# Nato Strap For Diving?



## wilfmannion (Jul 26, 2008)

I will be going on holiday at the end of the month and am planning on wearing my Omega SMP. It is currently on a Nato strap which looks cool but I'm not sure how suitable it would be for swimming/diving etc. I have a number of leather straps, some of which claim to be water resistant (Hirsch Carbon for example) but how water resistant or suitable for diving etc is a standard Nato type?


----------



## mrteatime (Oct 25, 2006)

always wear a nato when im off on my hols.....they dry in minutes mate.....i'd take a spare too.....

just give them (and your watch) a rinse at the end of the day, or if you can after you come out of the sea....


----------



## jasonm (Nov 22, 2003)

They are good, and safe too if you get a spring bar failure, the only thing is they do get longer when wet, so it will become loose when diving....


----------



## BlueKnight (Oct 29, 2009)

All our diving webbing got a shot of 3M Fabric protector. Might work for your bracelet.


----------



## Andy the Squirrel (Aug 16, 2009)

Nato straps are made of nylon, not sure fabric protector is going to be much use on that?


----------



## BlueKnight (Oct 29, 2009)

Andy the Squirrel said:


> Nato straps are made of nylon, not sure fabric protector is going to be much use on that?


Yep just like our webbing.


----------



## hippo (Jun 27, 2006)

jasonm said:


> so it will become loose when diving....


Hi everyone, just popped in for a quick look about after such a huge absence the above quote caught my eye! :shocking:


----------



## phil hill (Jul 8, 2010)

Hi, Where's the best place to get a nato strap?


----------



## Chromejob (Jul 28, 2006)

phil hill said:


> Hi, Where's the best place to get a nato strap?

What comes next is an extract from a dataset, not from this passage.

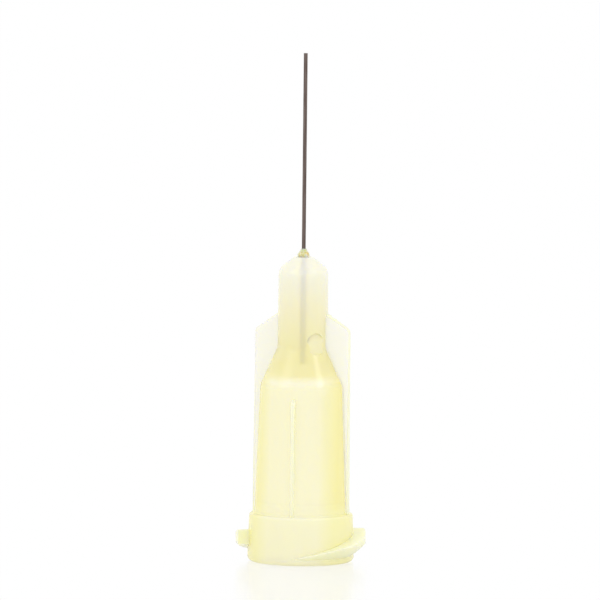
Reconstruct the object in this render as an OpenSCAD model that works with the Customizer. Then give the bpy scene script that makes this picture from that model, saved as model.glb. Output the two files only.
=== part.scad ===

Our host. I just got his Bond regimental NATO (gray) and it's terrific. Nice tight weave, great buckle, superb color. Here's a taste...










BTW, I wouldn't recommend a plain NATO for diving or such, unless it has a superb buckle. If it should catch and come loose on something, bye-bye watch. A double-latching bracelet would be my choice, or a very sturdy rubber strap with big, secure buckle.


----------



## phil hill (Jul 8, 2010)

Thanks. I'll have a look now.


----------



## Guest (Jul 14, 2010)

There were some up on ebay a little while ago advertised as being made from the same material as yacht sails, and with a large velcro faster. Might be worth seeing if any of them are still being sold...


----------



## mattbeef (Jul 17, 2008)

I keep my holiday watch normally on an Omega clone style rubber. Works for me and more importantly sun cream washes off it easily


----------



## therooster (Jul 1, 2010)

I have lost and damaged a fair few watches over the years whilst diving, including one reasonably expensive timepiece :wallbash:

Do you also wear a dive computer or dive timer? As I only use my watch as a back up in the event of a dive timer failure I now wear it on a rubber strap under my wetsuit to keep it out of the way.

If I am swimming or drysuit diving I now tend to wear a cheap watch just in case......

Regards

Roy


----------



## Chromejob (Jul 28, 2006)

It actually didn't occur to me until reading this thread today ... that a single-strap rubber diving strap (easily bought if you look around) would be a suitable replacement for the NATO while really diving. Just unthread it and rinse it off after the salt water jaunt, rinse the watch, and put it back on the NATO for land lubber wear.

If I was diving, I'd be sure to use heavy duty spring bars, and even oversized (length) so that they absolutely will NOT come off without a spring bar tool (or diagonal cutters!).


----------



## seadog1408 (Feb 12, 2007)

nato are fine for diving, i just dont like the dampness afterwards so use the bracelet.


----------



## therooster (Jul 1, 2010)

Couldn't agree more David, if I had upgraded my spring bars I would still have a very nice Citizen in my collections :wallbash:


----------